Mark Carney has been claiming that we have the best trade deal in the world with the United States. Try telling that to the workers at the Stellantis plant in Brampton now facing permanent layoffs as production of the Jeep Compass moves from Ontario to Illinois.
It was just last week that Donald Trump’s commerce secretary, Howard Lutnick, told a Toronto business audience said that auto assembly jobs would move to the United States and Canada would need to be second.
“Car assembly is going to be in America and there is nothing Canada can do about it,” Lutnick told them last week.
According to those in the closed-door session, Lutnick encouraged Canadians to seek other markets.
“You have the ability to bring tech investment and mining and other investments into Canada,” he said.
For autoworkers who have spent decades on the job, Lutnick’s words ring hollow. They amount to the equivalent of telling people to “learn to code.” It’s an insult to those who have spent decades doing the work that puts cars on our streets.

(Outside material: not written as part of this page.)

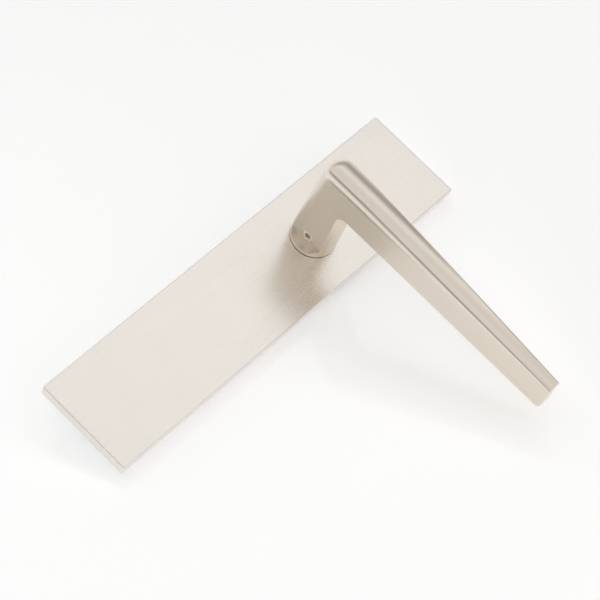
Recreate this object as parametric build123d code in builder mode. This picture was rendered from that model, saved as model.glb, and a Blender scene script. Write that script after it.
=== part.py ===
from build123d import *
import math
import os

os.makedirs("parts", exist_ok=True)

# Lever handle half-set on a long blank plate, as it hangs on a door. Millimetres.
# +Z is up along the plate, +X is the way the grip points, +Y goes into the door.
# The origin is on the lever's turning axis, in the plane of the door's face.

# ---------------------------------------------------------------- driving sizes
plate_width = 50.0
plate_above_axis = 70.4
plate_below_axis = 147.1
plate_depth = 5.4
cover_skin = 1.6
cover_corner_radius = 0.9
cover_edge_radius = 0.6
cover_clearance = 0.25
cover_bore_clearance = 1.0
seat_clearance = 0.02

fixing_thickness = 2.0
rib_length = 52.0
rib_width = 5.0
rib_height = 0.8
rib_offset_x = 14.0
rib_below_axis = 83.0

foot_radius = 11.0
foot_gap = 0.35
foot_height = 2.15
neck_flat = 7.0
pocket_corner_radius = 4.2
neck_right = 10.9
elbow_left = 8.8
elbow_radius = 7.0
lower_edge_radius = 4.5
upper_edge_radius = 2.2
inner_elbow_radius = 4.6
grip_reach = 129.4
grip_front = 59.3
grip_back = 38.4
grip_back_bulge = 0.6
taper_margin = 1.0
top_run_out = 24.0
tip_thickness = 5.9
tip_front = 57.2
tip_lower_edge_radius = 1.2
top_edge_radius = 1.2
tip_corner_radius = 2.4
tip_end_radius = 0.4

journal_radius = 8.0
running_clearance = 0.05
bush_wall = 2.0
bush_flange_width = 1.95
bush_length_behind = 3.0
glide_washer_land = 1.2
glide_washer_thickness = 0.3
washer_width = 2.6
washer_thickness = 0.5
ring_thickness = 1.0
ring_groove_depth = 0.4
ring_width = 2.0
ring_opening = 5.0
axial_play = 0.1
journal_end_margin = 0.8

spindle_side = 8.0
spindle_clearance = 0.1
spindle_in_lever = 22.0
spindle_reach = 66.0
spindle_chamfer = 0.8
spindle_notch_depth = 1.0
spindle_notch_length = 7.0
screw_radius = 3.0
screw_from_plate = 8.15
screw_recess = 0.3
screw_socket_across = 3.0
screw_socket_depth = 1.8
screw_point_radius = 1.6
screw_point_length = 1.2

housing_radius = 15.0
housing_wall = 1.5
ear_radius = 3.4
ear_thickness = 2.4
ear_screw_x = 18.0
housing_screw_radius = 1.5
housing_screw_head_radius = 2.7
housing_screw_head_height = 1.6
housing_screw_socket = 2.0
rear_bush_wall = 1.2
rear_bush_flange_width = 1.85
rear_bush_flange_height = 0.8

driver_hub_radius = 7.5
driver_flange_radius = 10.8
driver_flange_thickness = 1.4
driver_gap = 0.3
driver_tail = 0.9
lug_reach = 12.9
lug_half_angle = 9.0
lever_travel = 45.0
stop_pin_radius = 1.0
stop_pin_circle = 12.2
stop_gap = 0.06
driver_clip_thickness = 0.8
driver_clip_width = 1.9
driver_clip_groove_depth = 0.4

spring_wire = 1.3
spring_turns = 2.5
spring_coil_gap = 0.14
spring_mean_radius = 9.8
spring_end_gap = 0.25
spring_leg_length = 1.2

post_spacing = 38.0
post_radius = 3.75
post_length = 14.0
post_thread_radius = 1.65
post_spigot_radius = 3.0
post_head_radius = 4.6
post_head_height = 1.2
post_chamfer = 0.6

wood_screw_spacing = 30.0
wood_screw_above_axis = 58.0
wood_screw_below_axis = 134.0
wood_screw_radius = 2.1
wood_screw_head_radius = 3.6

clip_width = 12.0
clip_thickness = 0.5
clip_arm_height = 1.1
clip_rivet_radius = 1.2
clip_rivet_head_radius = 2.2
clip_rivet_head_height = 0.7
clip_rivet_spacing = 14.0
clip_heights = {"upper": 40.0, "middle": -45.0, "lower": -120.0}

# ---------------------------------------------------------------- derived places
plate_front = -plate_depth
plate_length = plate_above_axis + plate_below_axis
plate_centre_z = (plate_above_axis - plate_below_axis) / 2
inside_width = plate_width - 2 * cover_skin
inside_length = plate_length - 2 * cover_skin
cavity_front = plate_front + cover_skin
fixing_front = -fixing_thickness
fixing_width = inside_width - 2 * cover_clearance
fixing_length = inside_length - 2 * cover_clearance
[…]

“That guy, President Trump, he’s a real piece of work,” Ontario premier Doug Ford said on Wednesday.
“You know something, what my message to the prime minister when I meet him on Thursday, is if you can’t get a deal, let’s start hitting him back.”
Ford has been out in front, calling for Canada to try to hit back hard against Trump. While that seemed like a good move at one point, it hasn’t delivered results of late.
Despite the fact that hitting back against the Americans might feel good, economically it won’t deliver.
Ford’s denunciation of protectionism is more than correct, but his reaction to the American instinct is 100% wrong. He wants to respond to American protectionism while also endorsing his own view of protectionism.
We need to break down barriers, but that requires leaders who are willing to take the first steps on this front, be it Doug Ford or Mark Carney.
Since the election, when Carney said that Trump wanted to break us so that America could own us, tariffs have gone up. The tariffs that exist also apply to more goods than they did during the election — and yet, Carney now claims that we have the best deal of all counties in the world.
How we go from Trump trying to break us and own us to the best deal in the world — while tariff rates increase and the number of products they apply to — is beyond me.
What we need is a bold Canadian auto strategy, but so far, we aren’t able to articulate that. We need federal and provincial players to come to the table and find a way forward.
During the 2008-09 financial crisis, Stephen Harper joined hands with Dalton McGuinty to rescue the auto industry. Neither man liked the deal they had to sign, but it was the right thing to do at the time.
That is where we are now: A different era, but the same result.